Not bad, considering the show's inauspicious 1966 beginning.
"It started off as an attempt at a Gothic romance/mystery. It was never intended to show or actively be involved with the supernatural. There were a lot of conversations about locked rooms and howling in towers, but you never saw anything.
The show was rapidly going down the tubes."

As "Shadows" neared the end of its 26-week order, it became clear to Curtis that ABC would not extend its run.

"My kids, who were 9-10 years old then, said to me, 'Daddy, if it's going to go off the air, why don't you at least make it scary?' And I said, 'All right, why not?'"

So he scrapped the Gothic plot in mid-story and wrote a new story around "some jerky kind of a ghost." When the ratings immediately picked up, he decided to go for broke.

"I decided I would find out how far we could go, what would the audience accept. Now for me, as a kid, the scariest thing was always a vampire; that was my personal scary monster. I decided, I'll put a vampire on this show, and then we'll kill him off."

Frid was added to the cast as Barnabas, and a star was born — or unearthed, maybe. And if there's one thing that's harder to kill than a vampire, it's a star.

"We couldn't kill him off. He became an instant matinée idol. This guy was out there ripping throats out, he was doing everything awful, and they all went crazy over him. The women went insane; the kids went crazy."

I can't testify for the women, but I will admit to being one of those kids who ran home from school to see who Barnabas would put the bite on next. We made Curtis' life prosperous but difficult.

"Now I had to solve the biggest problem: How do I perpetuate a vampire? So we made him a reluctant vampire."

High hopes for show

In his own way, Barnabas was a precursor to all those sensitive '70s heroes. A romantic at heart, he didn’t mean to treat women so badly. He just had these, well, urges.

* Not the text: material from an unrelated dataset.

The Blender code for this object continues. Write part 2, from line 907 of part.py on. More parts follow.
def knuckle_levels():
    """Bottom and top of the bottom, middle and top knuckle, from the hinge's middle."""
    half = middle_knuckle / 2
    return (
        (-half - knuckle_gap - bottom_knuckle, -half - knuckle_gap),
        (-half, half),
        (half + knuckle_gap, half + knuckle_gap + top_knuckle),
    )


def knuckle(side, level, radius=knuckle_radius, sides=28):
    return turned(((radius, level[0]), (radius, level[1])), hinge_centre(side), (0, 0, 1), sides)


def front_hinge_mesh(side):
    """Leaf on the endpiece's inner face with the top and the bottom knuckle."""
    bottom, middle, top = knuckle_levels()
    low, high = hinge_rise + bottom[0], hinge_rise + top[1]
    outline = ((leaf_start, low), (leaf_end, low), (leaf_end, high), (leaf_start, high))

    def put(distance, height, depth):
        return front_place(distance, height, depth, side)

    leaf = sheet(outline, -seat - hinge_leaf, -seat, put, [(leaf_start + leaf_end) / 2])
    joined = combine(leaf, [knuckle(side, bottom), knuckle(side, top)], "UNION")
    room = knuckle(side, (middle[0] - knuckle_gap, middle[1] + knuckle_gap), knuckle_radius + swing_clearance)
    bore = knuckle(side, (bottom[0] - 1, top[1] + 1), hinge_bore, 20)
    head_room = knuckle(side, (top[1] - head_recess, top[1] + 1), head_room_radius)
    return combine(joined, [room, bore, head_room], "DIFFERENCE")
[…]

Who knows if Barnabas' ratings magic can strike twice, but if there was ever a season that could use some new blood, it's this one. The network has been frantically promoting the series, a show that NBC Entertainment President Warren Littlefield hopes will be the season's first "break-out" hit.

Actually, NBC first became interested in "Dark Shadows" during the 1988 writers' strike; the network figured the show had five years worth of scripts just waiting to be remade. Curtis, however, was busy completing "War and Remembrance" and the idea got shelved.

A year later, Littlefield says, "We sat down with Dan Curtis and we screened the 'Dark Shadows' feature, and we loved it.
We just felt it was different. It was fun. It was sexy. It was scary. And we just kind of said this would be great television."

Producing great television turned out to be a bit more complicated than NBC first thought. Curtis says he couldn't use any of the old scripts; they were too repetitious. He's rewritten the show, keeping the same tone and most of the same characters, but changing some of the plot specifics.

"The basic parameters of the story are the same," Curtis says. "The incidents within have all been replotted. So there are new and different ways of getting to some of the same places that we got to."

Unlike those old ABC soap viewers, we won't have to wait a year for Barnabas to arrive. He makes it to Collinwood by the end of the miniseries' first half-hour -- still bemoaning his extended existence, and still pining for his first love, Josette. But there is one change in his love life, Curtis says.

Character change

"The difference between this and the old show is that the Victoria Winters character, the governess, is now the reincarnation of Josette, something we would have done then if we'd known what the story was going to be."

Now Curtis not only knows where the story is going, he knows how to get there. He won't stick in any normal, everyday plot devices because he tried those in the original and they didn't work; every plot has to deal with the supernatural.

Under today's TV standards, he could make the new show more violent, but he’s not interested in that path, either. "We see no reason to show any more blood than we show.... This is not going to be a terrifying show. It never was."

And that's the key. For all its vampires, for all its ghosts, for all its strange music heralding visitors from beyond the grave, "Shadows" is at heart a romance. A scary romance, perhaps, but a romance nonetheless.

Curtis may have put it best: "This is not a horror story. This is basically a fantasy."

Will a '90s audience be interested in a '60s fantasy? Only the shadow knows.